#### EXERCISE OBJECTIVE:
Beginning with the line that contains "Model this object", extract each line through the end of the listing below, with no additions or omissions.

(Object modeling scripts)
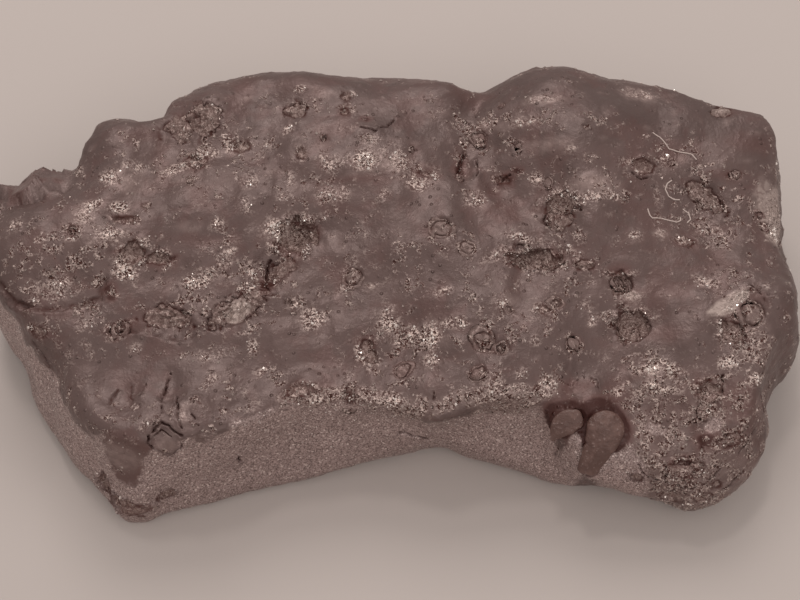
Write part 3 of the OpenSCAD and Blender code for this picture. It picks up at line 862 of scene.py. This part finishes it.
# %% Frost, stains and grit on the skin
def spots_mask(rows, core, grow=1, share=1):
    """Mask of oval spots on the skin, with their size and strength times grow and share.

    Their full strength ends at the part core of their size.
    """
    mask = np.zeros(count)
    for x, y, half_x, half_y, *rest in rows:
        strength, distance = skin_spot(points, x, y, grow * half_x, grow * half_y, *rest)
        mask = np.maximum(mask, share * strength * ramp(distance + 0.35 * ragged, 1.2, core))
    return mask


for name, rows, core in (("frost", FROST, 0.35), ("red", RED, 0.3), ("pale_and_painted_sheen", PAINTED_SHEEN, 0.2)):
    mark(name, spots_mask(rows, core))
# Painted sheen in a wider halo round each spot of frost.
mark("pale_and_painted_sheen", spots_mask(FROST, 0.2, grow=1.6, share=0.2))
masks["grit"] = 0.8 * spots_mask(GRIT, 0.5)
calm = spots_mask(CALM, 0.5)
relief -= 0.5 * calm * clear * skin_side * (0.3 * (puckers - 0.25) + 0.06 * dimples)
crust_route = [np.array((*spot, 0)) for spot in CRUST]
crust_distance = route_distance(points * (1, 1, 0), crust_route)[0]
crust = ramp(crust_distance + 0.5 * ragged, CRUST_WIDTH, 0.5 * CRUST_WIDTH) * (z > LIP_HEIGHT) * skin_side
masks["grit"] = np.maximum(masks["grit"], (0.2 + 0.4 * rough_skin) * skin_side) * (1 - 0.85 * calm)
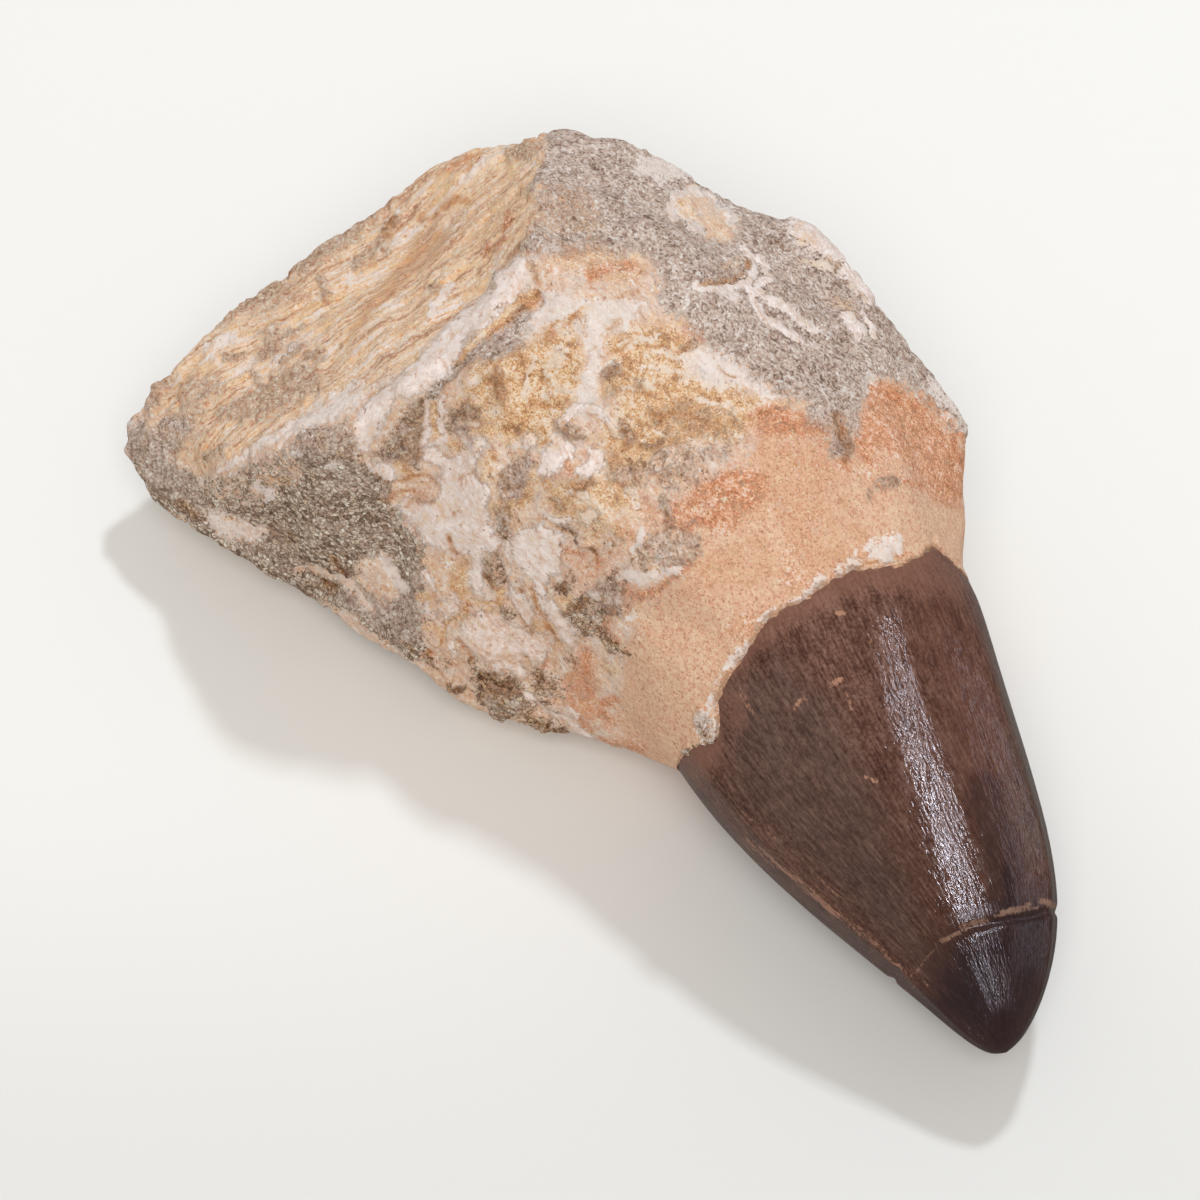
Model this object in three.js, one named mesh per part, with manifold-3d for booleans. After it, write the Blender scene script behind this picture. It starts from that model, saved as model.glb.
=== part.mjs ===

#### SOLUTION TO THIS EXERCISE:
Model this object in three.js, one named mesh per part, with manifold-3d for booleans. After it, write the Blender scene script behind this picture. It starts from that model, saved as model.glb.
=== part.mjs ===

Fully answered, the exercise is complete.